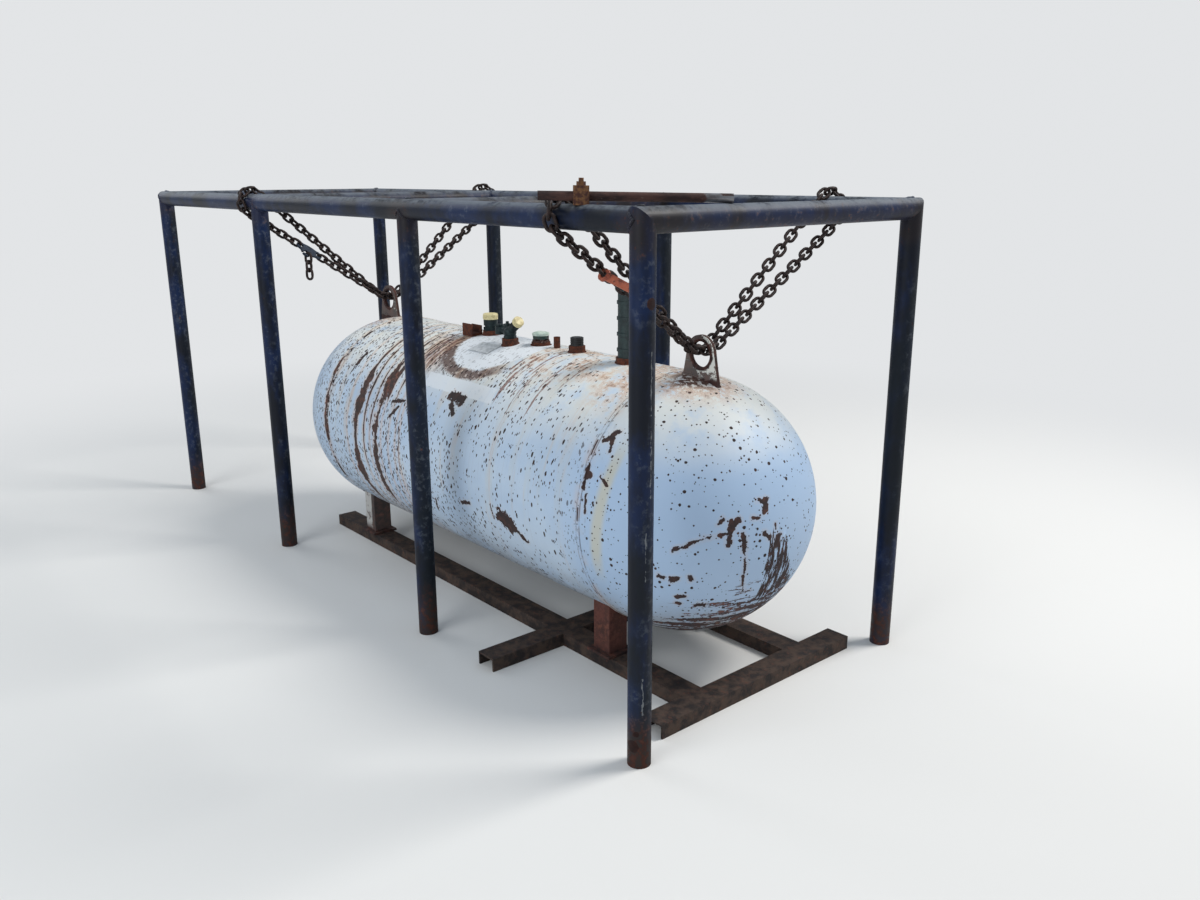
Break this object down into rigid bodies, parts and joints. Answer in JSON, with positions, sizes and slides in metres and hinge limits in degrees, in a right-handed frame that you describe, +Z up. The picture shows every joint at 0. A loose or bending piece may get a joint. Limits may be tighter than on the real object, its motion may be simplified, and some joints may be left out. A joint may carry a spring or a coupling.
{
  "type": "horizontal pressure tank",
  "caption": "Horizontal pressure tank with round heads on a steel base, chained by its lifting lugs into an open frame of welded pipe.",
  "frame": {"origin": "on the ground, under the middle of the pipe frame", "axes": "+X along the tank towards its front end, +Y across to the far side, +Z up"},
  "size_m": [3.1204, 1.1797, 1.4193],
  "materials": {
    "tank_paint": "chalky white paint with rust specks",
    "lug_steel": "white paint worn to rust",
    "leg_steel": "red primer and rust",
    "fitting_rust": "rusted steel",
    "valve_body": "dark weathered brass",
    "cap_cream": "faded pale yellow plastic",
    "dome_green": "faded pale green plastic",
    "plug_black": "dull black plastic",
    "riser_green": "dark green paint",
    "plate_white": "bare plate painted over",
    "frame_blue": "dull navy paint with wear",
    "base_steel": "dark rusted steel",
    "chain_steel": "dark brown rust",
    "binder_orange": "orange-red paint over rust",
    "hook_steel": "dark bluish steel",
    "bar_steel": "rusted bar with a bare end",
    "clamp_steel": "light tan rust"
  },
  "bodies": {
    "root": {"tank_shell": "tank_paint", "tank_head_front": "tank_paint", "tank_head_back": "tank_paint", "lug_front": "lug_steel", "lug_back": "lug_steel", "legs_front": "leg_steel", "legs_back": "leg_steel", "couplings": "fitting_rust", "filler_valve": "valve_body", "filler_cap": "cap_cream", "service_valve": "valve_body", "service_cap": "cap_cream", "relief_valve": "fitting_rust", "relief_cap": "dome_green", "stub_pipe": "fitting_rust", "ribbed_plug": "plug_black", "riser": "riser_green", "hood_bracket": "fitting_rust", "bare_plate": "plate_white", "post_near_1": "frame_blue", "post_near_2": "frame_blue", "post_near_3": "frame_blue", "post_near_4": "frame_blue", "post_far_1": "frame_blue", "post_far_2": "frame_blue", "post_far_3": "frame_blue", "post_far_4": "frame_blue", "rail_near": "frame_blue", "rail_far": "frame_blue", "rail_front": "frame_blue", "rail_mid_front": "frame_blue", "rail_mid_back": "frame_blue", "rail_back": "frame_blue", "runner_near": "base_steel", "runner_far": "base_steel", "tie_front": "base_steel", "tie_mid": "base_steel", "chain_front": "chain_steel", "chain_back": "chain_steel", "binder_lever": "binder_orange", "grab_hook": "hook_steel", "chain_tail": "chain_steel", "loose_bar": "bar_steel", "bar_clamp": "clamp_steel"}
  },
  "joints": []
}
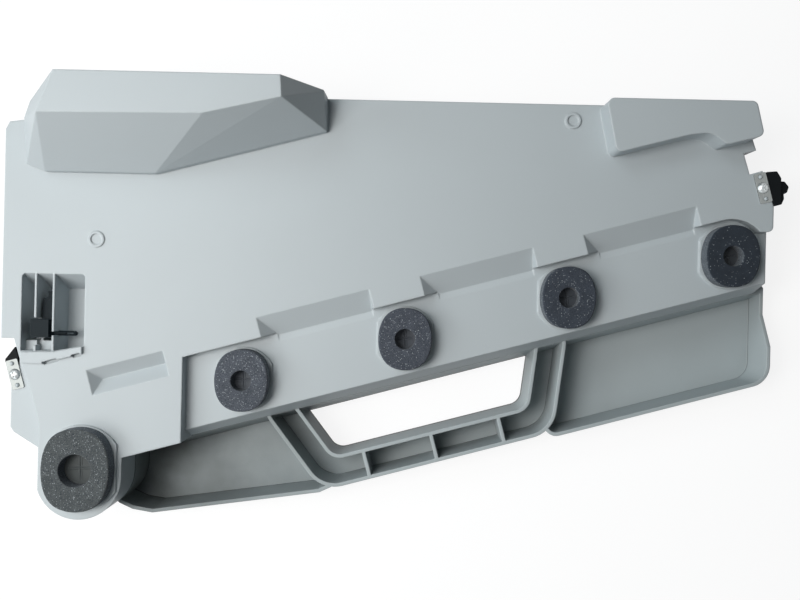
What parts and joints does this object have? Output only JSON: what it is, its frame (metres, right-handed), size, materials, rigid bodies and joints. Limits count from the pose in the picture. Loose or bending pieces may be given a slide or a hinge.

### Request
Your task is to reproduce the whole listing exactly.

### Solution for this exercise
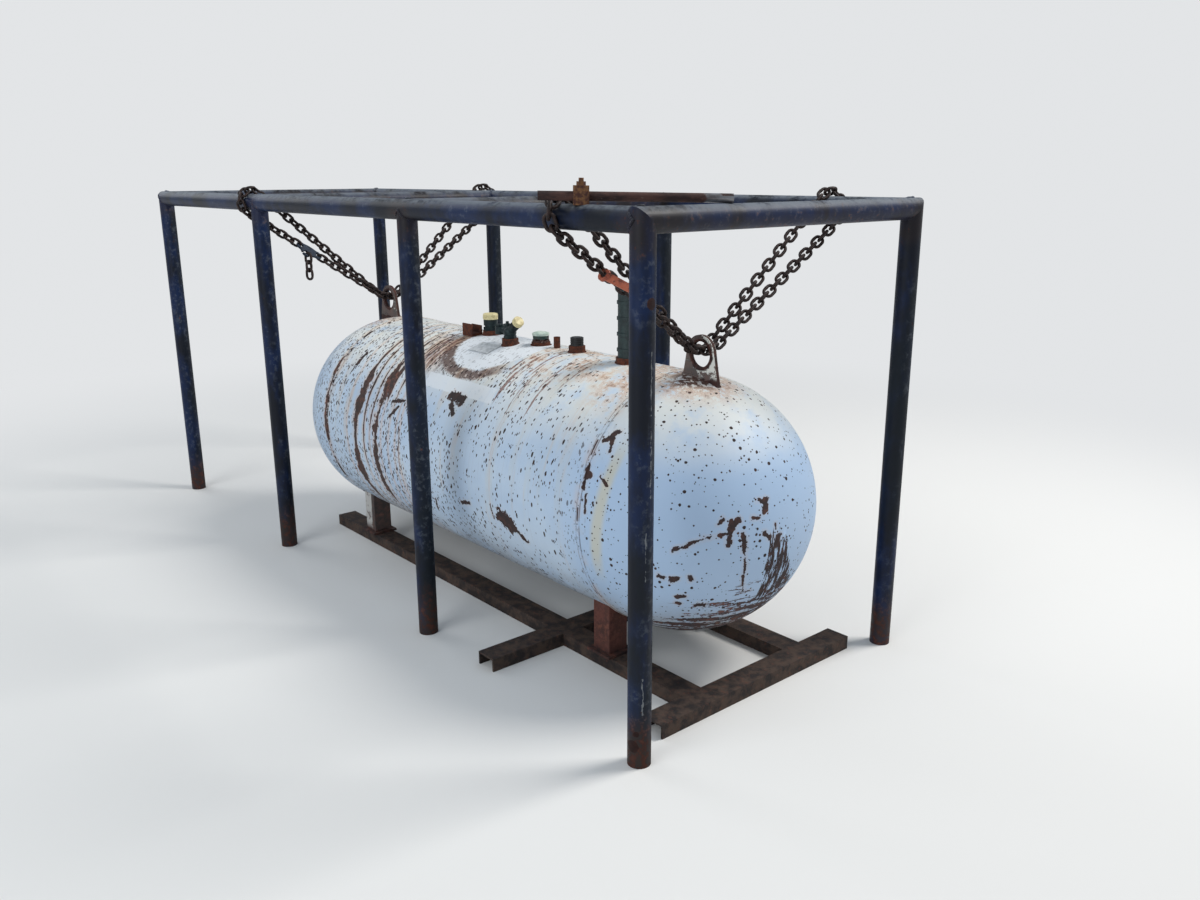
Break this object down into rigid bodies, parts and joints. Answer in JSON, with positions, sizes and slides in metres and hinge limits in degrees, in a right-handed frame that you describe, +Z up. The picture shows every joint at 0. A loose or bending piece may get a joint. Limits may be tighter than on the real object, its motion may be simplified, and some joints may be left out. A joint may carry a spring or a coupling.
{
  "type": "horizontal pressure tank",
  "caption": "Horizontal pressure tank with round heads on a steel base, chained by its lifting lugs into an open frame of welded pipe.",
  "frame": {"origin": "on the ground, under the middle of the pipe frame", "axes": "+X along the tank towards its front end, +Y across to the far side, +Z up"},
  "size_m": [3.1204, 1.1797, 1.4193],
  "materials": {
    "tank_paint": "chalky white paint with rust specks",
    "lug_steel": "white paint worn to rust",
    "leg_steel": "red primer and rust",
    "fitting_rust": "rusted steel",
    "valve_body": "dark weathered brass",
    "cap_cream": "faded pale yellow plastic",
    "dome_green": "faded pale green plastic",
    "plug_black": "dull black plastic",
    "riser_green": "dark green paint",
    "plate_white": "bare plate painted over",
    "frame_blue": "dull navy paint with wear",
    "base_steel": "dark rusted steel",
    "chain_steel": "dark brown rust",
    "binder_orange": "orange-red paint over rust",
    "hook_steel": "dark bluish steel",
    "bar_steel": "rusted bar with a bare end",
    "clamp_steel": "light tan rust"
  },
  "bodies": {
    "root": {"tank_shell": "tank_paint", "tank_head_front": "tank_paint", "tank_head_back": "tank_paint", "lug_front": "lug_steel", "lug_back": "lug_steel", "legs_front": "leg_steel", "legs_back": "leg_steel", "couplings": "fitting_rust", "filler_valve": "valve_body", "filler_cap": "cap_cream", "service_valve": "valve_body", "service_cap": "cap_cream", "relief_valve": "fitting_rust", "relief_cap": "dome_green", "stub_pipe": "fitting_rust", "ribbed_plug": "plug_black", "riser": "riser_green", "hood_bracket": "fitting_rust", "bare_plate": "plate_white", "post_near_1": "frame_blue", "post_near_2": "frame_blue", "post_near_3": "frame_blue", "post_near_4": "frame_blue", "post_far_1": "frame_blue", "post_far_2": "frame_blue", "post_far_3": "frame_blue", "post_far_4": "frame_blue", "rail_near": "frame_blue", "rail_far": "frame_blue", "rail_front": "frame_blue", "rail_mid_front": "frame_blue", "rail_mid_back": "frame_blue", "rail_back": "frame_blue", "runner_near": "base_steel", "runner_far": "base_steel", "tie_front": "base_steel", "tie_mid": "base_steel", "chain_front": "chain_steel", "chain_back": "chain_steel", "binder_lever": "binder_orange", "grab_hook": "hook_steel", "chain_tail": "chain_steel", "loose_bar": "bar_steel", "bar_clamp": "clamp_steel"}
  },
  "joints": []
}
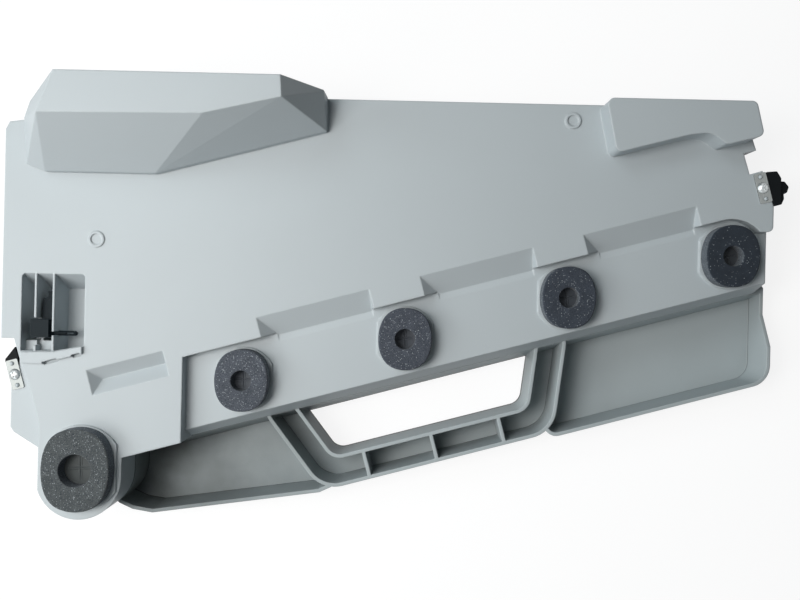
What parts and joints does this object have? Output only JSON: what it is, its frame (metres, right-handed), size, materials, rigid bodies and joints. Limits count from the pose in the picture. Loose or bending pieces may be given a slide or a hinge.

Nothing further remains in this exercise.